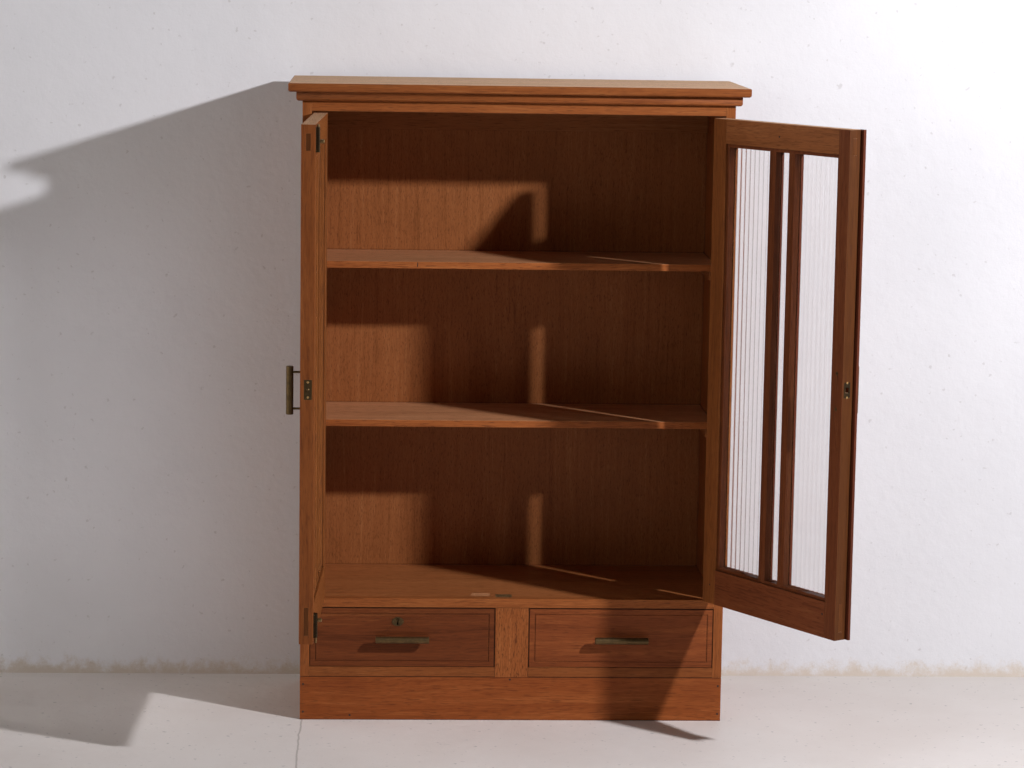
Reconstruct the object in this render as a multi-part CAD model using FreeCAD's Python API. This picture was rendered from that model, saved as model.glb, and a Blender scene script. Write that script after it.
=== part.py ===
# Shop display cabinet: two framed doors with reeded glass over two drawers.
# Frame: +Z up, +X right, front towards -Y. The origin is the middle of the
# plinth board's underside, on the floor. All sizes are in millimetres. The
# doors stand open as in use; every other moving piece is at its home position.
import FreeCAD, Part
import math
import os

Vector = FreeCAD.Vector
X_AXIS = Vector(1, 0, 0)
Z_AXIS = Vector(0, 0, 1)

# Carcass boards
carcass_width = 1000.0
carcass_depth = 400.0
side_thickness = 22.0
back_thickness = 8.0
back_rebate = 10.0
housing_depth = 6.0
housing_stop = 8.0
tenon_length = 10.0
tenon_shoulder = 5.0
seam_tolerance = 0.01
cutter_overrun = 1.0

# Heights, stacked from the floor upwards
plinth_height = 105.0
bottom_thickness = 24.0
drawer_opening = 143.0
mid_rail_height = 22.0
door_opening = 1143.0
frieze_height = 45.0
top_thickness = 20.0

# Front and back members
plinth_thickness = 20.0
mid_rail_depth = 22.0
frieze_depth = 56.0
divider_width = 80.0
divider_lap = 11.0
guide_height = 18.0
floor_thickness = 18.0
back_rail_height = 106.0
back_rail_thickness = 18.0

# Top board and the moulding under it
top_overhang = 32.0
top_lower_round = 6.0
top_upper_round = 2.5
moulding_height = 21.0
moulding_projection = 14.0
moulding_round = 6.5

# Shelves on cleats
upper_shelf_height = 1080.0
lower_shelf_height = 702.0
shelf_thickness = 16.0
shelf_setback = 115.0
shelf_end_clearance = 1.0
cleat_height = 24.0
cleat_thickness = 15.0
cleat_setback = 14.0
cleat_chamfer = 12.0

# Doors
left_door_angle = 92.0
right_door_angle = 122.0
door_thickness = 31.0
hinge_gap = 1.5
meeting_gap = 2.0
door_end_gap = 3.0
hinge_stile_width = 53.0
meeting_stile_width = 44.0
top_rail_width = 64.0
bottom_rail_width = 90.0
door_tenon_thickness = 10.0
door_tenon_haunch = 19.0

# Glazing
glazing_lip = 6.0
rebate_width = 8.0
bead_recess = 5.0
glass_thickness = 4.0
glass_edge_clearance = 2.0
reed_pitch = 16.0
reed_height = 1.0
muntin_web = 5.0
middle_pane_width = 46.0

# Closing strip on the right door
astragal_lap = 9.0
astragal_seat = 12.5
astragal_thickness = 9.0
astragal_relief = 0.5
astragal_round = 3.5

# Butt hinges
hinge_count = 2
hinge_length = 80.0
hinge_end_distance = 150.0
hinge_leaf_width = 24.0
hinge_leaf_thickness = 2.0
knuckle_count = 3
knuckle_radius = 4.2
knuckle_clearance = 0.3
hinge_axis_standoff = 4.4
pin_radius = 2.0
pin_fixed_clearance = 0.02
pin_running_clearance = 0.05

# Bar pulls on round posts
bar_radius = 8.0
bar_end_chamfer = 1.0
door_bar_length = 106.0
drawer_bar_length = 126.0
post_inset = 13.0
post_radius = 2.5
post_fit = 0.05
post_seat_depth = 0.5
post_seat_length = 9.0
bar_standoff = 23.5
pull_height = 857.0
pull_edge_distance = 20.0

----

■ DIRECTION ■
Find and copy each line above that includes the string "from".

■ WORKED SOLUTION ■
Reconstruct the object in this render as a multi-part CAD model using FreeCAD's Python API. This picture was rendered from that model, saved as model.glb, and a Blender scene script. Write that script after it.
# Heights, stacked from the floor upwards